Sin embargo, bichos aparte, mi relación con aquella casa estuvo siempre untada por una mutua irreverencia, la misma que me permitía subir hasta la locura los decibelios de la música a las cuatro de la mañana, bailar conmigo mismo como una marioneta abandonada a su suerte, o mirar con recelo a la desvencijada escalera de caracol que daba a los dormitorios de arriba esperando que alguna noche bajase por ella el mismísimo Frankestein. Más tarde me di cuenta de que tal personaje u otros de parecida calaña siempre habían estado abajo. Cuando uno anda entretenido con las cosas que emocionan los monstruos reprimen su condición.
Algunas visitas ciertamente merecieron también la pena, sobretodo en esos momentos que uno no espera tan alto grado de generosidad...o de comicidad. Qué decir si no de hacer el amor al ritmo atropellado de los ladridos del perro o de ser sorprendido por el jardinero en medio del frenesí.
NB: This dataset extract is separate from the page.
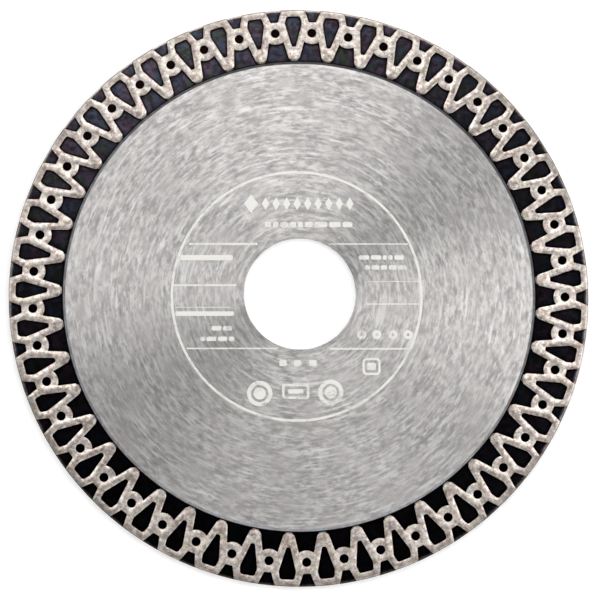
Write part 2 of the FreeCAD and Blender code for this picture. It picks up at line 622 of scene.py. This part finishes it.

En esos meses del largo verano, la piscina se convertía en el acuoso cobijo que aliviaba la calima de las tardes. En ella solía zambullirme como Dios me trajo al mundo y nadaba sin parar hasta que las fuerzas se rindiesen o alguna rata apareciera brincando entre las copas de los cipreses. Después del ejercicio me servía un ricard con mucho hielo, ponía un CD de Manolo García y me tumbaba en una de aquellas hamacas a rayas blancas y amarillas dejando correr la vista y el pensamiento a través de las frondosas copas de los pinos. Así, espatarrado, despreocupado y ajeno a los trajines al otro lado del muro, como Cósimo Piovasco, era capaz de construir momentos en cuyo fragmento temporal lograba sentir esa conciencia transgresora de la felicidad. Tal vez fuese también porque la vida que llevaba al otro lado de la verja transcurría con la conciencia del deber cumplido, las emociones precisas y sin grandes sobresaltos. Ahora que lo pienso debí agarrar aquel estado y no soltarlo nunca más. La nostalgia no es el mero recuerdo de las cosas pasadas o perdidas, es un conato de tragedia que reivindica y vuelve a traer a la existencia los frutos de un daño causado por nuestra propia estupidez, el cambio de rumbo cuando ningún otro rumbo se intuye mejorable. Los llantos y las nostalgias siempre han ido de la mano. Todo de aquella casa me incita a lo uno y a lo otro. Sobretodo cuando ahora paso delante y contemplo exánime la ruína: las plantas secas, los árboles semicaídos, los muros echados abajo, la casa inexistente, la piscina cubierta de escombros y salpicada de excrementos de perros callejeros, los genuínos ocupas que constatan una destrucción, el advenimiento de la catástrofe del abandono al que nos conduce la insatisfacción por el ansia de llegar más lejos. ¿Adónde habrán ido a parar las aguas azul turquesa de la piscina, el cuidado césped, las plantas enhiestas, el garaje, el enorme porche, las grandes fiestas, las tardes de fotos, alcohol y susurros, las salamanquesas, los proyectos desde la hamaca, las baladas a todo volumen de Bruce Springteen y Manolo García, los besos, las risas, la derrotada soledad, las ansias de amor, y aquel sentido tan dulce y profiláctico de la existencia?
No sé en qué estación aguarda la felicidad de otros tiempos, pero cuando paso delante de aquella casa y luego me miro a mí mismo me doy cuenta de que algunas veces los paisajes y las personas también vamos cogidos de la mano, de una férrea, misteriosa e inconmovible mano.